Opportunities for amazement are all around us. I think back to that look in the eyes of our son and daughter as they were born, blinking in the light of the room, surprised by all the shapes and colors, entering a whole new world. Seen with the eyes of a child, the simplest thing is amazing: a blade of grass, being licked by a puppy, the taste of cinnamon, riding piggyback on your daddy, or running your eyes over lines of black squiggles that can fill your mind with tales of dragons and fairy godmothers.

Look around you. For example, I sit down at my computer, click a mouse, and chant recorded in a Russian cathedral fills the room. Crazy! Imagine being a Stone Age person transported 50,000 years forward into your chair. Glass windows, pencils, flat wood, the smell of coffee, woven cloth, a metal spoon . . . it would all be amazing.
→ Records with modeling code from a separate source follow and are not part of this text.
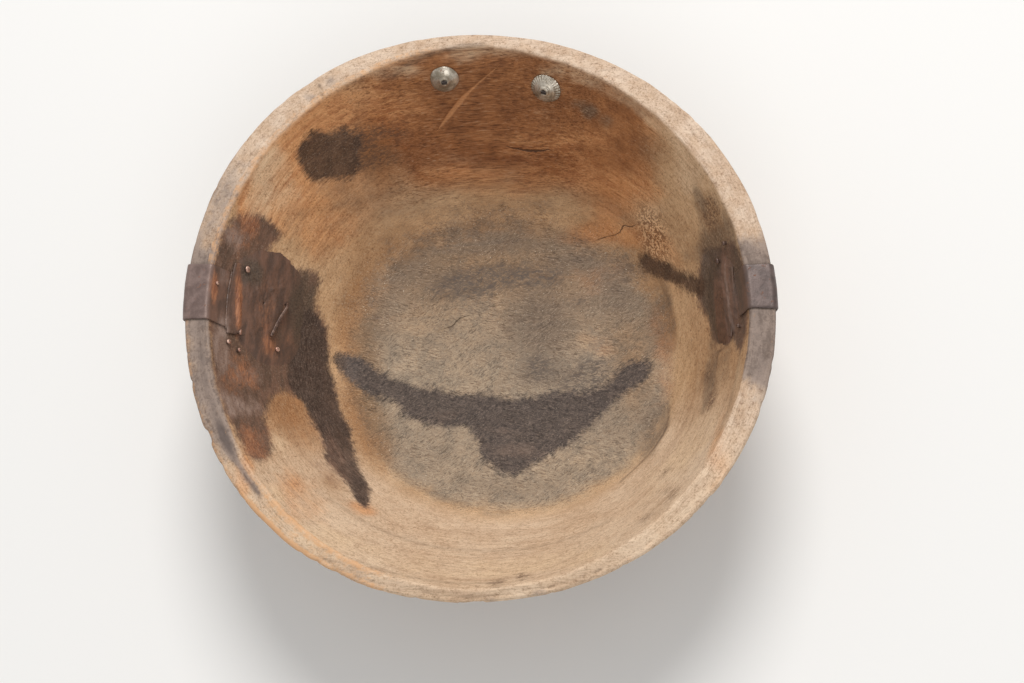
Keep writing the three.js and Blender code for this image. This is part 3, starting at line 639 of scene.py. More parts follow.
def wood():
    m = Look("worn_wood")
    combed, tangle, rim, bleached, oiled = map(m.value, ("combed", "tangle", "rim", "bleached", "oiled"))
    broad = m.noise(42, 3, 0.6)
    blotch = m.noise(12, 4, 0.62)
    fibre = m.blend(combed, m.noise(0.95, 4, 0.72, m.grain(0, 9), 0.5),
                    m.noise(1.0, 4, 0.7, m.along_rim(7), 0.8))
    streak = m.blend(combed, m.noise(4.5, 4, 0.62, m.grain(0, 14), 0.7),
                     m.noise(5.0, 4, 0.6, m.along_rim(9), 0.8))
    rising = m.noise(0.9, 3, 0.78, m.grain(32, 4), 1.2)
    falling = m.noise(0.8, 3, 0.78, m.grain(-14, 5), 1.0)
    fleck = m.noise(3.4, 4, 0.72, distortion=0.8)
    speck = m.noise(0.8, 2, 0.6)
    grit = m.noise(1.3, 3, 0.8)
    crossed = m.blend(tangle, fibre, rising)
    ragged = m.around((blotch, 0.9), (crossed, 0.9), (streak, 0.5))
    gentle = m.around((m.noise(18, 2, 0.5), 0.8), (streak, 0.5))

    m.base = m.tones(broad, (198, 160, 120), (218, 181, 140), 0.35, 0.68)
    m.lay(oiled, m.tones(blotch, (144, 92, 54), (176, 118, 72), 0.3, 0.7))
    m.lay(bleached, m.tones(broad, (215, 184, 152), (229, 202, 172), 0.3, 0.7))
    dry = m.tones(blotch, (152, 136, 117), (186, 165, 140), 0.3, 0.7)
    dry = m.mix(m.fade(fleck, 0.5, 0.3, 0.6), dry, (112, 101, 88))
    dry = m.mix(m.fade(fleck, 0.56, 0.72, 0.45), dry, (206, 176, 140))
    m.lay(m.painted("dry", gentle, 0.1, 0.9), dry)
    orange = m.tones(streak, (205, 137, 85), (231, 171, 116), 0.25, 0.75)
    m.lay(m.painted("orange", gentle, 0.1, 0.9, 0.85), orange)
    # Paler wood, and the painted highlight along the upper right lip.
    m.lay(m.painted("pale_and_highlight", gentle, 0.15, 0.9, 0.8), (230, 200, 164))
    # Painted shade and darker wood: a multiplied darkening, mostly over the upper floor and the upper wall.
    m.lay(m.painted("umber_and_shade", m.times(ragged, 0.5), 0.0, 1.0), (206, 184, 160), "MULTIPLY")
    m.lay(rim, m.tones(blotch, (202, 172, 144), (220, 196, 173), 0.3, 0.7))
    # Greyer, duller wood, which also paints the shade round the rosettes.
    dull_and_shade = m.mix(m.times(tangle, 0.6), m.tones(crossed, (94, 78, 64), (136, 112, 90)),
                 m.tones(rising, (82, 76, 72), (126, 114, 102)))
    flecked = m.add(ragged, m.times(m.around((fleck, 1.0)), tangle))
    m.lay(m.painted("dull_and_shade", flecked, 0.2, 0.85, 0.8), dull_and_shade)
    rusted = m.painted("rusted", m.times(ragged, 0.6), 0.25, 0.8, 0.85)
    m.lay(rusted, m.tones(fibre, (78, 56, 44), (120, 80, 54)))

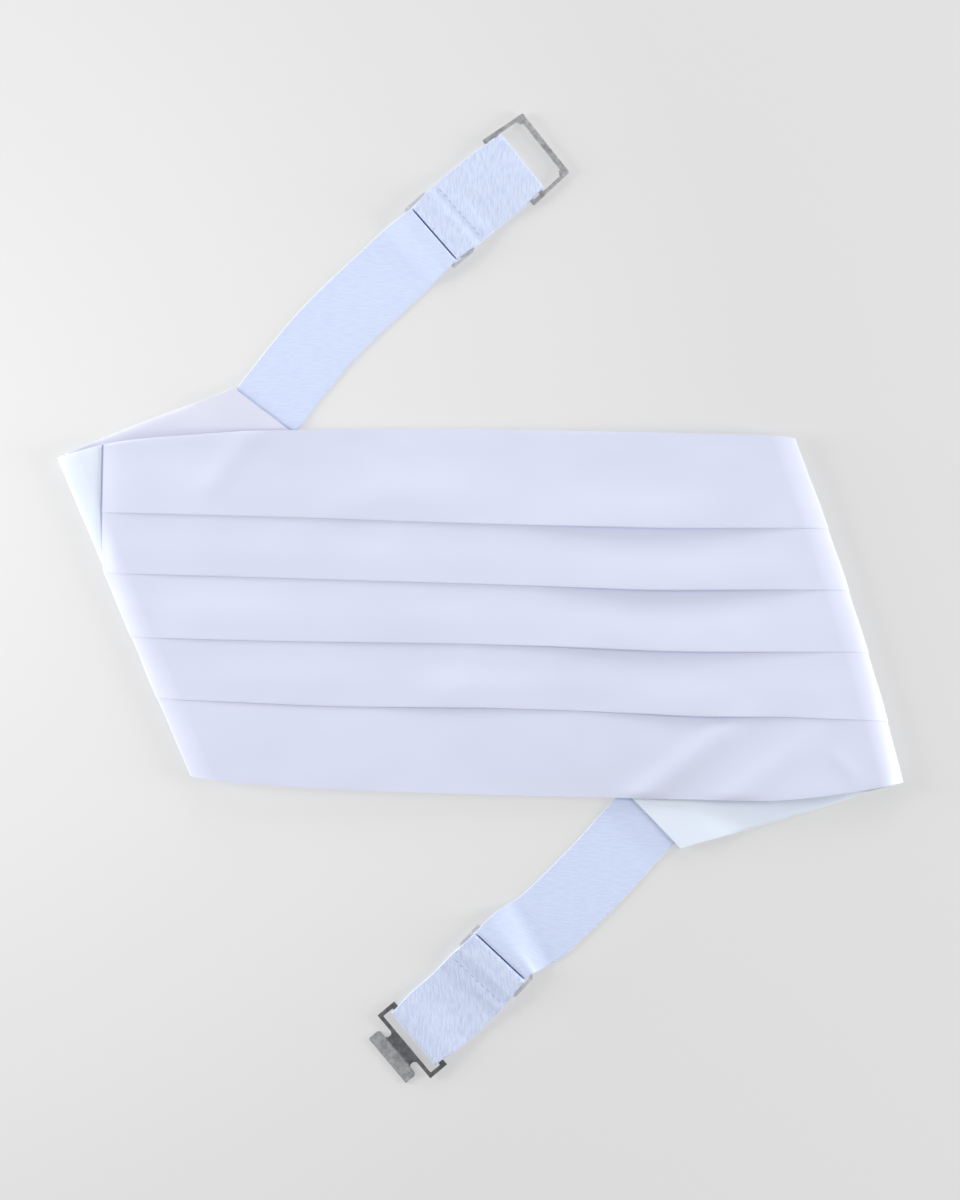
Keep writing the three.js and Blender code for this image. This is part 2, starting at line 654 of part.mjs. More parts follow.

Try to see more of your world in this way, as if you are seeing it for the first time, perhaps through the eyes of a child. Beginner’s mind, zen mind. If we’re not amazed . . . we’re not paying attention.

Explore “don’t know mind” – not “duh” mind, but an openness that doesn’t immediately slot things into boxes, that allows freshness and curiosity. The mind categorizes and labels things to help us survive. Fine enough, but underneath this skim of meaning laid over the boiled milk of reality, we don’t truly know what anything is. We use words like “atoms” and “quarks,” and “photons,” but no one knows what a quark or photon actually is.

We don’t know what love actually is, either, but it is all around us. It’s amazing that people love me, amazing that people forgive each other, that those once at war with each other can eventually live in peace. Consider people you know, how they keep going when they’re tired, breathe through the pain, get up yet again to walk a crying baby, settle down in the middle of an argument and admit fault and move on. That a mother can embrace the young man who murdered her son is more amazing than an exploding supernova. And just as others are amazing to you, you are also amazing to them.

If we were brave enough to be more often filled with wonder and surprise, we would treat ourselves and others and our fragile world more gently.